Mehr Überraschung, mehr das Zuschauergefühl kitzeln

Die Moderatorin setzt unverändert auf die Kraft des gesprochenen Wortes und auf die Wirkkraft des überzeugenden Arguments. Das ist sympathisch, das ist notwendig im dialogischen Fernsehgespräch; und es ist ein bisschen mutig im quotenfixierten Lautsprecher-Medium Fernsehen.

Tatsächlich holt „Anne Will“ (noch?) nicht die Quoten, wie sie „Günther Jauch“ geholt hat. Der hatte in seinem letzten ersten Halbjahr 2015 knapp 4,43 Millionen Zuschauer im Schnitt, Seine Nachfolgerin erreichte seit Januar 4,10 Millionen. (Marktanteile: 15,8 Jauch zu 14,2 Prozent Will).

Was Anne Will anders machen soll? Lauter werden, zuspitzen, schon mit der Gästeauswahl der Schweißbildung auf der Stirn das Wort reden lassen? Nein, das muss sie nicht. Was dagegen angebracht wäre: Mehr Überraschung, mehr das Zuschauergefühl kitzeln, nicht zu wissen, was da ab 21 Uhr 45 im Ersten auf ihn zukommt, prägnanter die Blaupause unterdrücken.

Blaupause heißt, dass Will und ihre Redaktion jede Ausgabe quasi vor Ausstrahlung durchgeprobt zu haben scheint. Die Einspielfilme nicht nur als Hintergrund, Zitat und Erklärung, sondern als Sendeblitze aufladen. Das Ende der Erwartung, dass das Erwartete pflichtschuldigst kommt. Weniger Talk-Liturgie, mehr Rock ’n’ Roll.

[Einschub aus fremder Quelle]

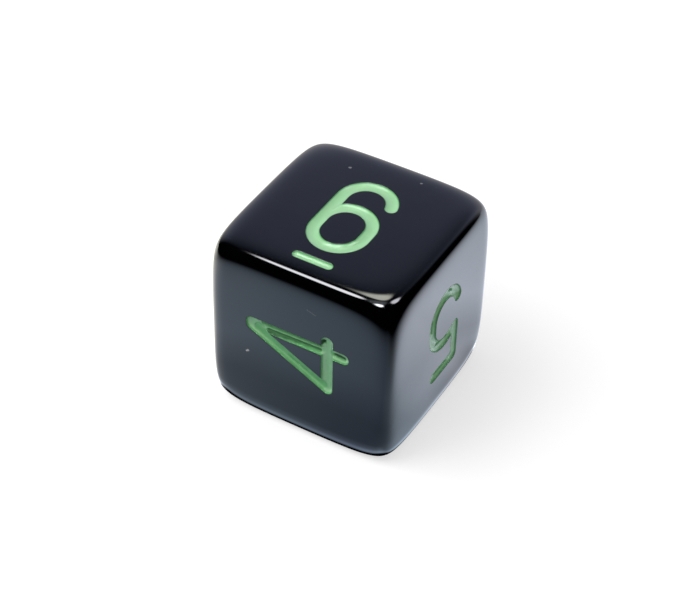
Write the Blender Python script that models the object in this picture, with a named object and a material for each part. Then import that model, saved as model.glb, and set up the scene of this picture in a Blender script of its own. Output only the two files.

Mit der heutigen Sendung geht „Anne Will“ in eine sehr lange Sommerpause: Fußball-EM, Sommer-Olympia, da wird das Erste zur Talkwüste. Das ist schlimm, nicht sehr schlimm, da kann sich jeder seine eigenen Gedanken machen und muss nicht bis Sonntag warten, bis „Anne Will“ ihm welche vormacht.